BEGIN Data records

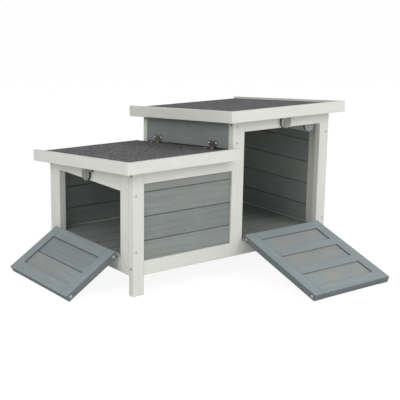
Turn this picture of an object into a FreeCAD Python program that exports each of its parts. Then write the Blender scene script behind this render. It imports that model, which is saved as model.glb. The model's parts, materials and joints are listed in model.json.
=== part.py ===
"""A small two-level rabbit hutch of framed and boarded timber, in millimetres, +Z up, front towards -Y.

The low cabin on the left has a lid that is hinged to the tall cabin's wall, and a doorway in its left side. The tall
cabin on the right has a doorway in its front. Both doors are hinged along the bottom and let down to the ground as
ramps, which is how they stand here. The model is laid out from the front left leg's outer corner and is moved at the
end, so that the origin is the middle of the whole hutch on the ground.
"""
import FreeCAD
import Part
import math
import os

V = FreeCAD.Vector
X_AXIS, Y_AXIS, Z_AXIS = V(1, 0, 0), V(0, 1, 0), V(0, 0, 1)

# Body
BODY_WIDTH = 635.0
BODY_DEPTH = 400.0
TIMBER = 18.0                 # thickness of every frame member
LEG_WIDTH = 32.0
FRONT_STILE = 37.5            # side stile behind a front leg
BACK_STILE = 32.0             # side stile in front of a back leg
MIDDLE_POST = (300.5, 338.5)  # span along X
EASE = 1.2                    # rounding of a batten's long edges
RAIL_BOTTOM = 50.0
RAIL_TOP = 85.5
LOW_PANEL_TOP = 276.5         # top of the boards beside the low cabin's front
LOW_DOOR_TOP = 253.0
TALL_DOOR_TOP = 373.5
BACK_LOW_PANEL_TOP = 247.0
BACK_TALL_PANEL_TOP = 343.0
RIGHT_PANEL_TOP = 340.0
CUT_OFF = 500.0               # height of a member before it is cut to the roof's slope

# Roofs
ROOF_FALL = 0.09              # drop towards the back, per unit of depth
ROOF_TILT = math.degrees(math.atan(ROOF_FALL))
LOW_SEAT = 319.0              # height of the roof's underside at the front face
TALL_SEAT = 414.5
LID_GAP = 0.3                 # between the closed lid and the frame
ROOF_FRONT = -27.0
ROOF_BACK = 432.0
LID_SPAN = (-32.0, 298.4)
LID_FASCIA_END = 304.5
LID_HINGE_BATTEN = (262.0, 296.0)
LID_FREE_BATTEN = (23.0, 41.0)
LID_BATTEN_ENDS = (24.0, 376.0)
TALL_ROOF_SPAN = (273.5, 667.0)
DECK = 9.0
FELT = 2.0
FASCIA = 12.0
FASCIA_HEIGHT = 29.0
FASCIA_LIP = 5.0              # fascia above the felt

# Boards
BOARD = 8.0
BOARD_COVER = 60.5
FIRST_JOINT = 73.5
BOARD_RECESS = 6.0            # outer face of the boards behind the frame's face
HOUSING = 5.0                 # depth of the frame's groove
HOUSING_PLAY = 0.3
V_GROOVE = 1.6
FLOOR_BOARDS = 6
TONGUE = 4.0
TONGUE_THICKNESS = 2.8

# Partition between the cabins, above the lid
HINGE_BOARD = (301.0, 306.0)
PARTITION = (306.0, 324.0)
PASSAGE_TOP = 256.0
PASSAGE_RAIL = 30.0
HINGE_RAIL_BOTTOM = 305.0     # the rail that takes the hinges' screws
HINGE_BOARD_SLOT = (-1.0, 2.8)     # gap between its two boards, below and above the lid's felt

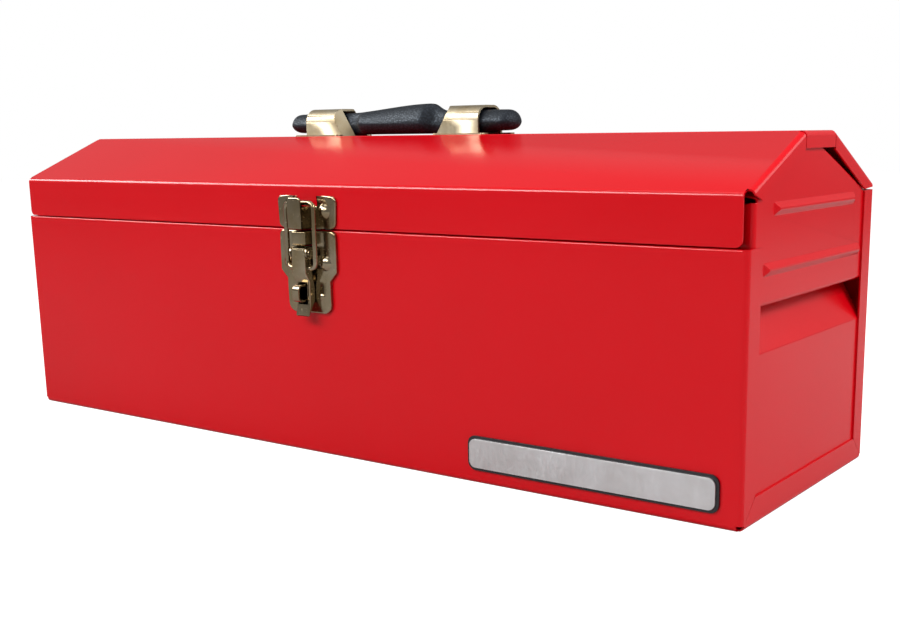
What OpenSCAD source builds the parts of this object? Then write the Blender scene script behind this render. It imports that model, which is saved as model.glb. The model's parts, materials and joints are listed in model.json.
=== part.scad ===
// Hip-roof steel tool box with a draw latch, a strap handle and a lift-out tray.
// Millimetres. X runs along the length, the front faces -Y, Z is up.
// The origin is the middle of the flat base, on the surface that the box stands on.

/* [Body] */
// Length over the end flanges
body_l = 485; // [380:1:600]
// Depth from the front panel to the back panel
body_d = 145; // [125:1:200]
// Height of the front panel
front_h = 118.5; // [108:0.5:124]
// Height of the back panel
back_h = 136.3; // [130:0.1:140]
// Thickness of the body and lid sheet
sheet_t = 0.9; // [0.7:0.1:1.2]
// Inner radius of the bends in the sheet
bend_r = 1.6; // [1:0.1:2.5]
// Width of the flanges that fold over the end panels
flange_w = 12.7; // [10:0.1:15]
// Depth of the hem folded inside the top of the front panel
hem_w = 8; // [5:0.5:9]
// Gap at the mitres and notches between folded flanges
notch_gap = 0.3; // [0.2:0.1:0.6]

/* [End panels] */
// Distance from the front and back panels to the edges of an end panel
panel_inset = 6.5; // [5.5:0.5:9]
// Width of the edges turned into the box
panel_edge_w = 6; // [4:0.5:8]
// Inner radius of an end panel's bends
panel_bend_r = 1.2; // [0.8:0.1:1.6]
// Height of the front corner where the gable starts
gable_front_h = 138.5; // [134:0.1:139]
// Height of the back corner where the gable starts
gable_back_h = 135.9; // [133:0.1:136.5]
// Height of the gable's top
gable_top_h = 160; // [156:0.5:161]
// Distance that the gable's flat top reaches in front of the middle
gable_front_y = 13.5; // [8:0.5:15]
// Distance that the gable's flat top reaches behind the middle
gable_back_y = 1.2; // [0:0.1:10]
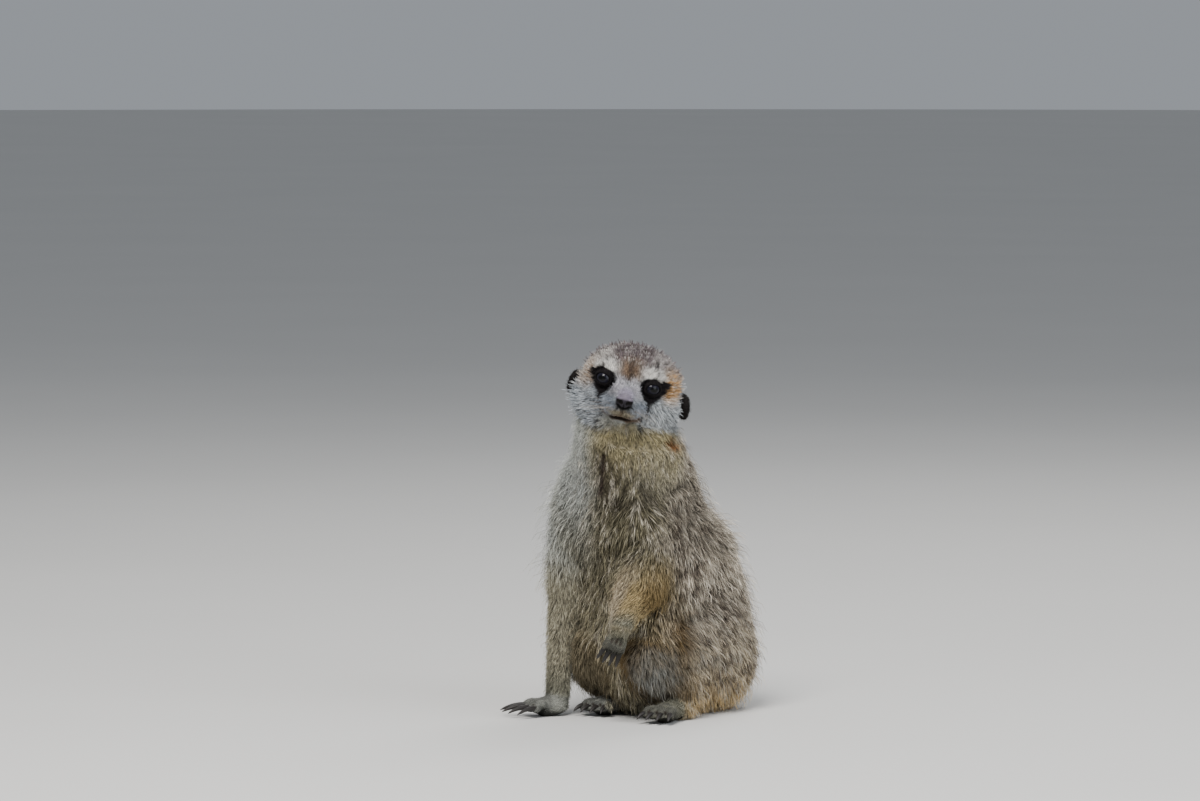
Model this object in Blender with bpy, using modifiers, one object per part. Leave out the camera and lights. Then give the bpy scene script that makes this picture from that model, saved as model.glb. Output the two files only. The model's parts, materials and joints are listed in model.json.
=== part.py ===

END Data records

• _Job_
Return exactly the lines from the line bearing "Model this object" to the end of the records, inclusive of both; include no other lines.

• _Final result_
Model this object in Blender with bpy, using modifiers, one object per part. Leave out the camera and lights. Then give the bpy scene script that makes this picture from that model, saved as model.glb. Output the two files only. The model's parts, materials and joints are listed in model.json.
=== part.py ===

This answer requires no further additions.